I also think that there is probably a sweet spot for automation that does one or two simple things and fails noisily outside the confidence zone (aviation metaphor: an autopilot that holds heading and barometric altitude and beeps loudly and shakes the stick when it can't maintain those conditions), and a sweet spot for "perfect" automation (aviation metaphor: uh, a drone that autonomously flies from point A to point B using GPS, radar, LIDAR, etc...?). In between I'm afraid there be dragons.

allanmacgregor|15 days ago

@_dwt don't worry you didn't I appreciate good discussion and criticism. The publication is new and I'm still trying to calibrate my voice and style for it.

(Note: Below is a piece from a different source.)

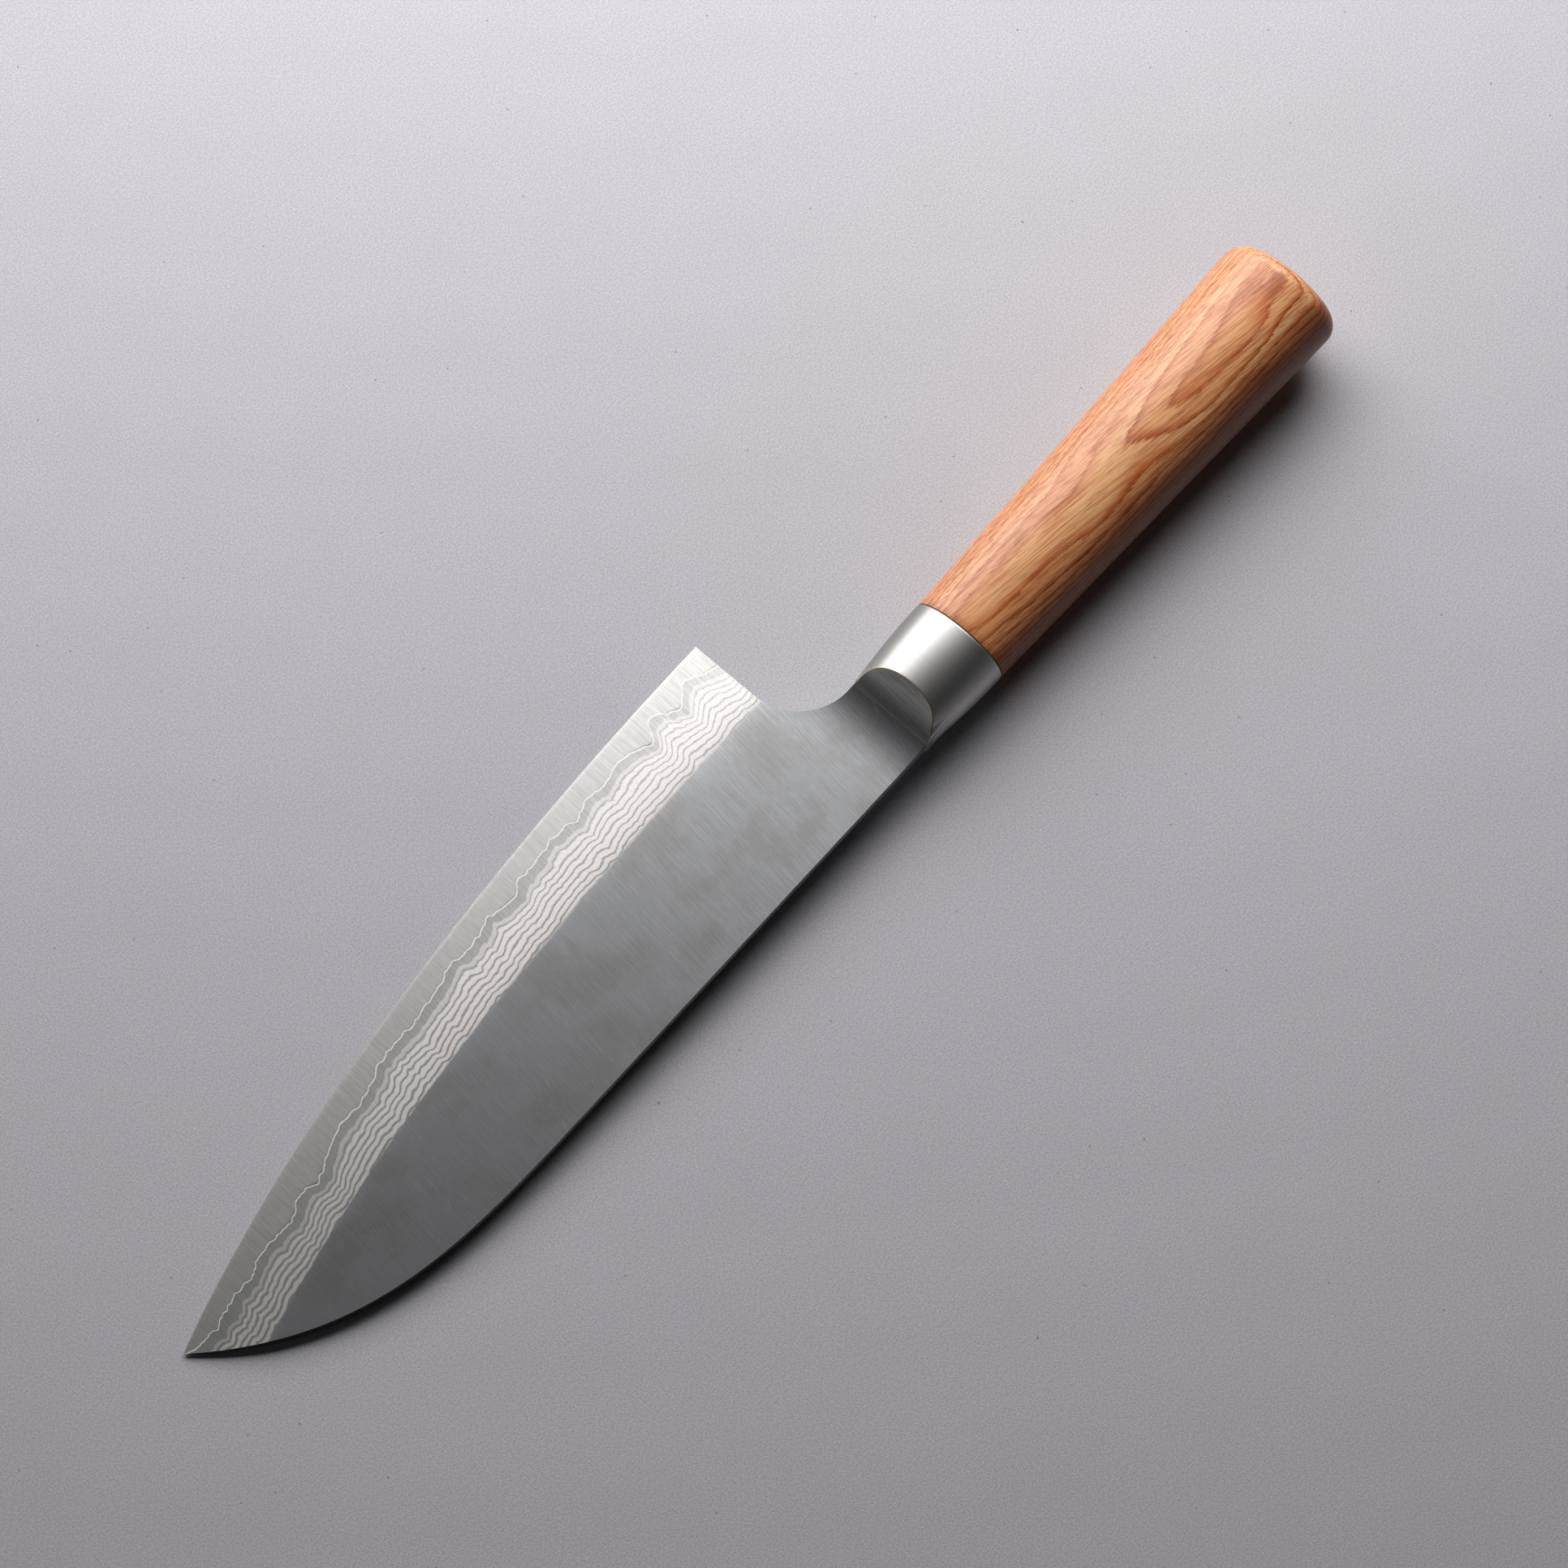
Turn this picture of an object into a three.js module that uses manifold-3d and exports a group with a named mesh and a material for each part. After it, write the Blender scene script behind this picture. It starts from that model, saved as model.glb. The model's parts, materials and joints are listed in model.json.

>I don't know how to encourage the kind of review that AI code generation seems to require. Historically we've been able to rely on the fact that (bluntly) programming is "g-loaded": smart programmers probably wrote better code, with clearer comments, formatted better, and documented better. Now, results that look great are a prompt away in each category, which breaks some subconscious indicators reviewers pick up on.

I don't anyone knows for sure, we all are on the same boat trying to figure it out how to best work with AI; the pace of change is making it so incredibly difficult to keep or try things. I'm trying a bunch of stuff at the same time:

-https://structpr.dev/ - to try to rethink how we approach PR reading, organizing review (dog-fooding it right now so is mostly alpha)

- I have an article schedule next week talking about StrongDMs Software factory, there are some interesting ideas there like test holdouts

- Some experiments in the Elixir stack for code generation and verification that go beyond it looks great. AI can definetively create code that _looks_ great but there is plenty of research that shows a lot of AI generated code and test can have a high degree of false confidence.